Position: Off-label use von Medikamenten

Bern/ , 10. Juni 2021

Medikamente werden durch die swissmedic zugelassen. Auf Antrag der Zulassungsinhaberin prüft das BAG mittels eines dafür vorgesehenen Verfahrens eine Aufnahme in die sogenannte Spezialitätenliste (SL). Dabei wird insbesondere der Erfüllung der Aufnahmekriterien Wirksamkeit, Zweckmässigkeit und Wirtschaftlichkeit hohes Gewicht beigemessen. Sie entscheiden über den Preis. Die in der vom BAG monatlich aktualisierten Spezialiätenliste aufgenommenen Medikamente müssen von der OKP zum aufgeführten Preis vergütet werden.

Die Art. 71a – 71d KVV («Art. 71a-d KVV») regeln die Vergütung von Arzneimitteln, die eine Ausnahmeregelung erhalten haben. Das sind Arzneimittel, die sich ausserhalb der festgelegten Vergütung gemäss Spezialitätenliste (SL) befinden, die bereits zugelassen sind, sich jedoch (noch) nicht auf der SL-Liste befinden,  oder die in der Schweiz (noch) nicht zugelassen sind. In Ausnahmefällen können solche Arzneimittel-Therapien übernommen werden, wenn die in Art. 71a-d KVV aufgeführten Kriterien erfüllt sind. Medikamentöse Therapien, die ausserhalb der regulären Vergütungspflicht (Spezialitätenliste, Art. 52 KVG) eingesetzt werden, werden als off-limitatio, off-label und unlicensed use bezeichnet (vereinfacht auch «off-label use» genannt) und unterstehen grundsätzlich keiner Vergütungspflicht.

Die gesetzlichen Rahmenbedingungen in den Art. 71a-d KVV wurden nach dem Bundesgerichtsurteil zu Myozyme im Jahr 2011 erstmals eingeführt und im Jahr 2017 erstmals revidiert. Ein Monitoring zur Umsetzung des Artikels wurde zweimal durchgeführt, letztmals 2019/2020 (Evaluationen BAG). In den letzten zehn Jahren wurden den Krankenversicherern von Leistungserbringer-, Patienten- und Pharmaindustrieseite wiederholt Ungleichbehandlung und Zugangsverweigerung vorgeworfen.

Die Leistungserbringer, die ein Medikament ausserhalb der Zulassung und Kassenvergütung anwenden

möchten, können für den Einzallfall ein Kostenübernahmegesuch an die Krankenversicherung des Patienten stellen.
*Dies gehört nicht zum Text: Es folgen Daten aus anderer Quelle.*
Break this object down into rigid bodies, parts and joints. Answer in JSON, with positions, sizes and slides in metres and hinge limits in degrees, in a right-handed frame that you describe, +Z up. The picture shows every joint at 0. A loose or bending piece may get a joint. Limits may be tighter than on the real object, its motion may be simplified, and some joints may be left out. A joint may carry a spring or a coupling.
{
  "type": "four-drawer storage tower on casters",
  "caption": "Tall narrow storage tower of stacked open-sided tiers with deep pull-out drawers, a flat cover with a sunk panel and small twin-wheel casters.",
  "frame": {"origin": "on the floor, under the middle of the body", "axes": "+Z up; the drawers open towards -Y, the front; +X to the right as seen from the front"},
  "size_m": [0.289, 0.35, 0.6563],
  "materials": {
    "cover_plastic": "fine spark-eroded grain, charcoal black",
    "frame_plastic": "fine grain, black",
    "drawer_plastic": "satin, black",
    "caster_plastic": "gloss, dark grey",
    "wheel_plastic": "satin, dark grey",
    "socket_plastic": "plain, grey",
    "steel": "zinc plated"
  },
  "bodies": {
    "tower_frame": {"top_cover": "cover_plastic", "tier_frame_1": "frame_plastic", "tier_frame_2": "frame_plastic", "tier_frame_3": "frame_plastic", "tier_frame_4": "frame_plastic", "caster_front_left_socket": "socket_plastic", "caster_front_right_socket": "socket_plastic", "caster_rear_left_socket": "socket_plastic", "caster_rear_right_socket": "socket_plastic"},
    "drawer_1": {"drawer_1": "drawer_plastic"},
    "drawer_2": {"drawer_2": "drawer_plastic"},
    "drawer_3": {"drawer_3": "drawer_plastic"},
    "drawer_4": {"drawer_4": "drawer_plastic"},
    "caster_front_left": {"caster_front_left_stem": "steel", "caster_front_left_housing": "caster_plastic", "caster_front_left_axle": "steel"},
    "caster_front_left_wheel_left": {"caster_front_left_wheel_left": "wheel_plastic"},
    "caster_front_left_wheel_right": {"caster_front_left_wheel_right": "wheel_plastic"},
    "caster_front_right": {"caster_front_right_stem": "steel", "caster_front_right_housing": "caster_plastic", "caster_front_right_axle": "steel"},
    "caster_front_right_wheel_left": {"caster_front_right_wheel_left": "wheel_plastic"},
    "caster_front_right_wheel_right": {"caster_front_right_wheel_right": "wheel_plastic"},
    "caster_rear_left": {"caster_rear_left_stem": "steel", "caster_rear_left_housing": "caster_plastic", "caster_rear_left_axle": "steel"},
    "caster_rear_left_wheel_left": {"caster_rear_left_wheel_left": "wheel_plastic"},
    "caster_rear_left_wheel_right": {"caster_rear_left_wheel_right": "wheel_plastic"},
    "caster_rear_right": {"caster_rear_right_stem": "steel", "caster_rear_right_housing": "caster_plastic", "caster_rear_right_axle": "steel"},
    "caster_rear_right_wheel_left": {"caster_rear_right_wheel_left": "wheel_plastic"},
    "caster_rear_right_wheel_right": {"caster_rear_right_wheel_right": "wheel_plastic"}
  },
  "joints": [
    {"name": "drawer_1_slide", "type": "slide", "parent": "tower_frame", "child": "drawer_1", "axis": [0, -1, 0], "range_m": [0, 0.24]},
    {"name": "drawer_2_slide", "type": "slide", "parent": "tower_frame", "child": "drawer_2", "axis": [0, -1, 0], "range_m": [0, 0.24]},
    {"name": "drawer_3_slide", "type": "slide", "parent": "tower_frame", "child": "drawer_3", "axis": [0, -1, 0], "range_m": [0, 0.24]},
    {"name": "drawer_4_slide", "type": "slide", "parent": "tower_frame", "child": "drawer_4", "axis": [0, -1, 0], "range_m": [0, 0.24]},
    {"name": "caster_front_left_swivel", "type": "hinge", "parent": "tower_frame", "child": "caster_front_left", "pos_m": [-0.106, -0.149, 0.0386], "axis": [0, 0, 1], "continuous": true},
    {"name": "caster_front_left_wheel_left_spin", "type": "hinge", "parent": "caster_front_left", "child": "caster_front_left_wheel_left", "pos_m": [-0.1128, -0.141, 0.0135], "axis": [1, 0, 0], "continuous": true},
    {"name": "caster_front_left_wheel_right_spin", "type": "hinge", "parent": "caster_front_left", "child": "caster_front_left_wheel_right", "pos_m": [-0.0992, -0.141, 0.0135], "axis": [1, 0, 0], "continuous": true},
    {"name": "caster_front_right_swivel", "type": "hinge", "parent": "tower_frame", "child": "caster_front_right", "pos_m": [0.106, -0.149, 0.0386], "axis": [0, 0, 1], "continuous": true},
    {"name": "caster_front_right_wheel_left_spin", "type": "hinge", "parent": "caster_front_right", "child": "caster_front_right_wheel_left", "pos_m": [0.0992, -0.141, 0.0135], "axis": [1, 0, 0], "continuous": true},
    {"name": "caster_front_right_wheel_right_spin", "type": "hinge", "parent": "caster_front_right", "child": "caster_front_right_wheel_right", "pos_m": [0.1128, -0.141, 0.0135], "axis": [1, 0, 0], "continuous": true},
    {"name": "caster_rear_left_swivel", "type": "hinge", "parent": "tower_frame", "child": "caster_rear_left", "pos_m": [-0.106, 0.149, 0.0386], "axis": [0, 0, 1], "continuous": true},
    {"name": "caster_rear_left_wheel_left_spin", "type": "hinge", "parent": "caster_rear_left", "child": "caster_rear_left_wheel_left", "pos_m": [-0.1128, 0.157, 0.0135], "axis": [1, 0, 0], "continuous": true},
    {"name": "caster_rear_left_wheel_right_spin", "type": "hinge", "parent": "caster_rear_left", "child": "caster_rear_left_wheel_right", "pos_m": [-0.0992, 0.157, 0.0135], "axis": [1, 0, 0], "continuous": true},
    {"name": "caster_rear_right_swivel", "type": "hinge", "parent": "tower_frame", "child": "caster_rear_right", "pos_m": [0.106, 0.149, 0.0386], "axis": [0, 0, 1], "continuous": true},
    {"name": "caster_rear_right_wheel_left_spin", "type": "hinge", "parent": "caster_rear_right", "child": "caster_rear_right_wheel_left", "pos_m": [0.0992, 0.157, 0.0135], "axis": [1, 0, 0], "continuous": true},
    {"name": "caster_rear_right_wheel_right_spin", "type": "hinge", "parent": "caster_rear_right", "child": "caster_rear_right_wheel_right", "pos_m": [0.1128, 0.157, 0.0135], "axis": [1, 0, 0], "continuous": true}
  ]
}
Sind die in Art. 71a-d KVV aufgeführten Bedingungen für die Anwendung erfüllt und kann ein grosser Nutzen für den Patienten erwartet werden, kann die Krankenversicherung die Kosten übernehmen. Die Höhe der übernommenen Medikamentenkosten werden mit der Zulassungsinhaberin verhandelt. Der vergütete Preis muss unterhalb des auf der Spezialitätenliste aufgeführten Preises liegen.
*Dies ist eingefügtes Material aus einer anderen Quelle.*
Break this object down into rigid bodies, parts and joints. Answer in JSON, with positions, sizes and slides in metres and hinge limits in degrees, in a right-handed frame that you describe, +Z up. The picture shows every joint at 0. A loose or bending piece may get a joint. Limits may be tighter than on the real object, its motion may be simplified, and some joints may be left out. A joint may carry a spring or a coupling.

Die wichtigsten Herausforderungen können wie folgt zusammengefasst werden:

  • Längere Zeitdauer bei der SL-Aufnahme (Kassenpflicht) von neu zugelassenen Medikamenten (bzw. einer zusätzlichen Indikation) verlängert die Überbrückungszeit, während der Einzelfallbeurteilungen gem. Art. 71a-d KVV vorgenommen werden müssen
  • Gewisse Hersteller verzichten auf eine Marktzulassung (bzw. Indikationserweiterung) in der Schweiz, somit bleibt die Vergütung über Art. 71c die einzige Möglichkeit
  • Antrag zur SL-Aufnahme steht nur den Zulassungsinhaberinnen offen
  • Die Wahrnehmung der Patient/innen in Bezug auf neue Wirkstoffe wird durch die Erkrankung beeinflusst: Neue Medikamente werden als wirksam und als Problemlösung wahrgenommen
  • Überforderung der Versicherten, die vom KVG geforderten WZW-Kriterien, wie z.B. Ein angemessenes Kosten-Nutzen-Verhältnis nachvollziehen zu können
  • Emotionalität der Berichterstattung von Patient/innen mit unheilbaren Erkrankungen
  • Reputationsrisiko für Krankenversicherer bei Ablehnung von Kostengutsprachen
  • Laufende Zunahme der Einzelfallbeurteilungen
  • Stärkere Aufsicht über die Vergütungspraxis durch die Behörden.